İİK’nun 106. maddesi ”alacaklı haczolunan mal taşınır ise bir sene, taşınmaz ise iki sene içinde satılmasını isteyebilir.” (6352 sayılı Kanun gereğince 05.07.2012 tarihinden itibaren süreler sırasıyla 6 ay ve 1 yıl olmuştur.)
İİK’nun 59. maddesi ”bir talepte bulunan taraf bununla ilgili masrafları peşin olarak verir.” İİK’nun 110. maddesi ”bir malın satılması kanuni müddet içinde istenmez veya takip geri alınıp da bu müddet içinde yenilenmezse o mal üzerindeki haciz kalkar.” hükümlerini içermektedir.

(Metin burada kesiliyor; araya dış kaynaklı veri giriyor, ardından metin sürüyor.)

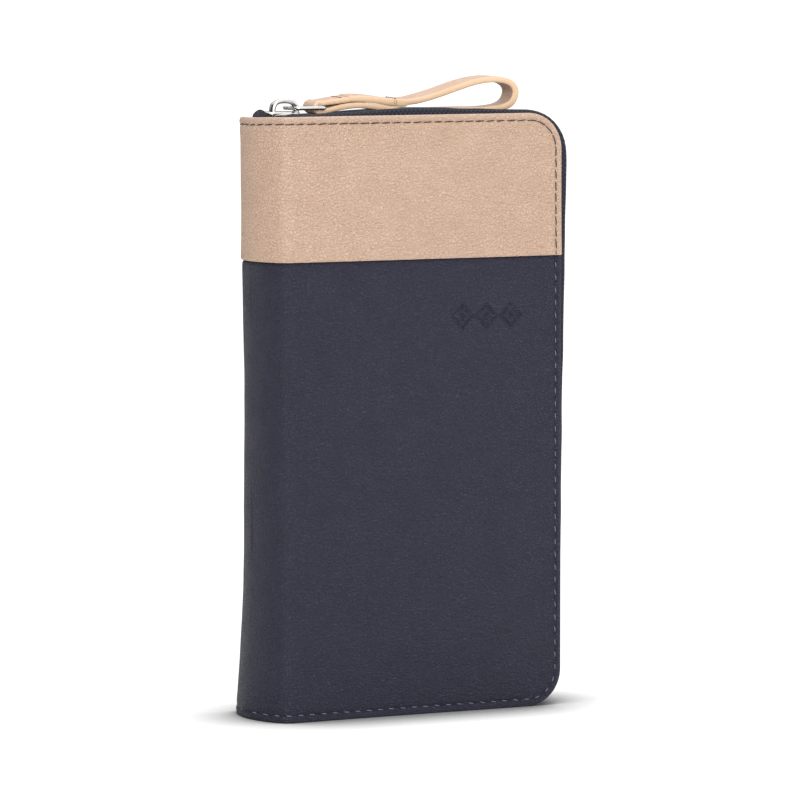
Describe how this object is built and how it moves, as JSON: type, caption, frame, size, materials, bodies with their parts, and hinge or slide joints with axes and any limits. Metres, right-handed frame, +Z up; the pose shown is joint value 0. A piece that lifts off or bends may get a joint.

Olayımızda alacaklı tarafından kanuni süre içinde satış istendiği, satış avansının yönetmeliğin 61. maddesinde belirlendiği şekilde para olarak yatırıldığı, satış talebi üzerine icra memuru tarafından ”satış şartları oluşmadığından satış talebinin şimdilik reddine” karar verildiği sabittir.
Sayın çoğunluk icra müdürünün ret kararının şikayet yolu ile icra hakimi huzuruna getirilmemesi nedeniyle satış isteminin geçersiz olduğunu, bu nedenlede haczin düştüğünü kabul etmektedir.
İİK’nun 106. maddesi ile alacaklının takibi sürüncemede bırakmaması amaçlanmıştır. Bu amaca uygun olarak alacaklı tarafından satış talebinde bulunulmuş avans da yatırılmıştır.
Satış talebinin ret gerekçesi henüz satış şartlarının gerçekleşmemesidir. Bu karar ret olarak tezahür etmiş bir tesbittir. İcra müdürü tarafından verilen ret kararı, hakkın özüne zarar verecek nitelikte yorumlanarak, şikayetçi haczinin düşmesine neden olarak gösterilemez.
Sonuç itibariyle İİK’nun 106. maddesi uyarınca iki yıl içinde satış talebinde bulunan, 59. maddesi uyarınca masrafını yatıran alacaklının kanuni gerekleri yerine getirdiğinden haczinin ayakta olduğunun kabulü gerekir. İcra müdürünün, satışın yapılamayacağının tasbiti mahiyetinde kabul edilmesi gereken red kararının, satışın istenmemiş sayılması sonucunu doğurması ve bu bağlamda haczin düştüğünün kabulü hakkın özüne zarar vermektedir.
Kararın bu gerekçelerle onanması görüşünde olduğumuzdan, sayın çoğunluğun bozma yönünde oluşan görüşüne katılamıyoruz.